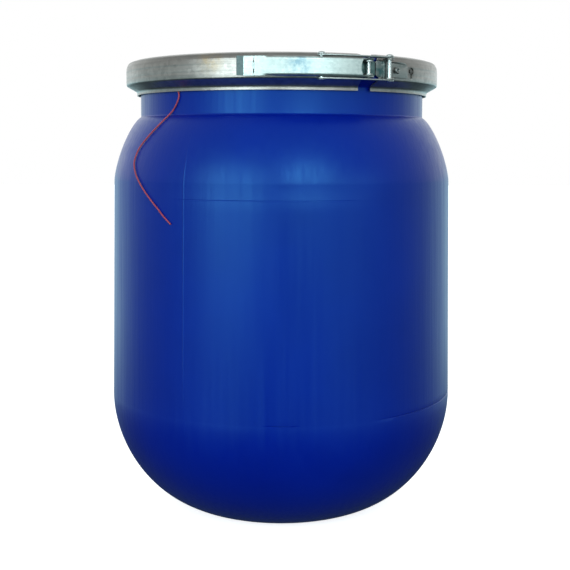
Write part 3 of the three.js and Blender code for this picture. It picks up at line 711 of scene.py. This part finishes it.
# ---- lid and gasket ----
def lid_profile():
    """The lid's outline: the panel with its boss and ring, the ridge, the rim, the channel and the plug."""
    panel_bottom = PANEL_TOP - LID_WALL
    plug_inner = CHANNEL_INNER - LID_WALL
    raised = PANEL_TOP + RIB_HEIGHT
    return rounded([
        (0.0, raised - 0.8, 0.0), (4.0, raised - 0.8, 0.5), (5.0, raised, 0.5),
        (BOSS_RADIUS, raised, 1.0), (BOSS_RADIUS + 1.0, PANEL_TOP, 1.5),
        (RING_RADIUS - 4.0, PANEL_TOP, 1.2), (RING_RADIUS - 3.0, raised, 0.9),
        (RING_RADIUS + 3.0, raised, 0.9), (RING_RADIUS + 4.0, PANEL_TOP, 1.2),
        (PANEL_RADIUS, PANEL_TOP, 3.0), (RIDGE_INNER - 0.4, RIDGE_TOP - 3.0, 2.5),
        (RIDGE_INNER + 4.0, RIDGE_TOP, 1.5),
        (BAND_TOP_INNER - 1.0, RIDGE_TOP, 2.0), (RIM_RADIUS - 4.0, RIDGE_TOP - 1.5, 2.0),
        (RIM_RADIUS - 1.0, RIDGE_TOP - 3.8, 1.5), (RIM_RADIUS, RIDGE_TOP - 7.0, 1.5),
        (RIM_RADIUS, RIM_TOP + GAP, 0.8), (CHANNEL_OUTER, RIM_TOP + GAP, 0.8),
        (CHANNEL_OUTER, CHANNEL_ROOF, 0.5), (CHANNEL_INNER, CHANNEL_ROOF, 0.5),
        (CHANNEL_INNER, PLUG_BOTTOM, 1.2), (plug_inner, PLUG_BOTTOM, 1.0),
        (plug_inner, RIDGE_TOP - LID_WALL, 1.0), (RIDGE_INNER + 3.4, RIDGE_TOP - LID_WALL, 2.0),
        (PANEL_RADIUS + 2.0, panel_bottom, 2.0), (0.0, panel_bottom, 0.0),
    ], 4)


def rib(azimuth, material):
    """A radial rib with rounded top edges; its foot is inside the panel."""
    half, foot, top = RIB_WIDTH / 2, PANEL_TOP - 0.6, PANEL_TOP + RIB_HEIGHT - 0.1
    section = rounded([
        (-half - 0.5, foot, 0.0), (-half - 0.3, PANEL_TOP + 0.1, 0.4), (-half + 0.1, top, 0.9),
        (half - 0.1, top, 0.9), (half + 0.3, PANEL_TOP + 0.1, 0.4), (half + 0.5, foot, 0.0),
    ], 4)
    inner, outer = BOSS_RADIUS - 1.0, PANEL_RADIUS + 2.4
    turn = Matrix.Rotation(math.radians(azimuth), 3, "Z")
    vertices = [turn @ Vector((across, -along, up)) for along in (inner, outer) for across, up in section]
    count = len(section)
    faces = [[i, i + 1, count + i + 1, count + i] for i in range(count - 1)]
    faces += [[count - 1, 0, count, 2 * count - 1], list(range(count)), list(range(count, 2 * count))[::-1]]
    return piece("rib", vertices, faces, material)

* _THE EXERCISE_
Write the complete data out, exactly as above.

* _THE COMPLETED TASK_
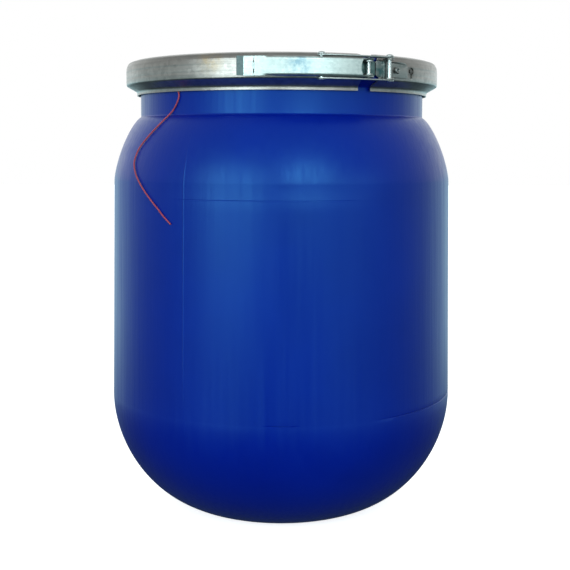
Write part 3 of the three.js and Blender code for this picture. It picks up at line 711 of scene.py. This part finishes it.
# ---- lid and gasket ----
def lid_profile():
    """The lid's outline: the panel with its boss and ring, the ridge, the rim, the channel and the plug."""
    panel_bottom = PANEL_TOP - LID_WALL
    plug_inner = CHANNEL_INNER - LID_WALL
    raised = PANEL_TOP + RIB_HEIGHT
    return rounded([
        (0.0, raised - 0.8, 0.0), (4.0, raised - 0.8, 0.5), (5.0, raised, 0.5),
        (BOSS_RADIUS, raised, 1.0), (BOSS_RADIUS + 1.0, PANEL_TOP, 1.5),
        (RING_RADIUS - 4.0, PANEL_TOP, 1.2), (RING_RADIUS - 3.0, raised, 0.9),
        (RING_RADIUS + 3.0, raised, 0.9), (RING_RADIUS + 4.0, PANEL_TOP, 1.2),
        (PANEL_RADIUS, PANEL_TOP, 3.0), (RIDGE_INNER - 0.4, RIDGE_TOP - 3.0, 2.5),
        (RIDGE_INNER + 4.0, RIDGE_TOP, 1.5),
        (BAND_TOP_INNER - 1.0, RIDGE_TOP, 2.0), (RIM_RADIUS - 4.0, RIDGE_TOP - 1.5, 2.0),
        (RIM_RADIUS - 1.0, RIDGE_TOP - 3.8, 1.5), (RIM_RADIUS, RIDGE_TOP - 7.0, 1.5),
        (RIM_RADIUS, RIM_TOP + GAP, 0.8), (CHANNEL_OUTER, RIM_TOP + GAP, 0.8),
        (CHANNEL_OUTER, CHANNEL_ROOF, 0.5), (CHANNEL_INNER, CHANNEL_ROOF, 0.5),
        (CHANNEL_INNER, PLUG_BOTTOM, 1.2), (plug_inner, PLUG_BOTTOM, 1.0),
        (plug_inner, RIDGE_TOP - LID_WALL, 1.0), (RIDGE_INNER + 3.4, RIDGE_TOP - LID_WALL, 2.0),
        (PANEL_RADIUS + 2.0, panel_bottom, 2.0), (0.0, panel_bottom, 0.0),
    ], 4)


def rib(azimuth, material):
    """A radial rib with rounded top edges; its foot is inside the panel."""
    half, foot, top = RIB_WIDTH / 2, PANEL_TOP - 0.6, PANEL_TOP + RIB_HEIGHT - 0.1
    section = rounded([
        (-half - 0.5, foot, 0.0), (-half - 0.3, PANEL_TOP + 0.1, 0.4), (-half + 0.1, top, 0.9),
        (half - 0.1, top, 0.9), (half + 0.3, PANEL_TOP + 0.1, 0.4), (half + 0.5, foot, 0.0),
    ], 4)
    inner, outer = BOSS_RADIUS - 1.0, PANEL_RADIUS + 2.4
    turn = Matrix.Rotation(math.radians(azimuth), 3, "Z")
    vertices = [turn @ Vector((across, -along, up)) for along in (inner, outer) for across, up in section]
    count = len(section)
    faces = [[i, i + 1, count + i + 1, count + i] for i in range(count - 1)]
    faces += [[count - 1, 0, count, 2 * count - 1], list(range(count)), list(range(count, 2 * count))[::-1]]
    return piece("rib", vertices, faces, material)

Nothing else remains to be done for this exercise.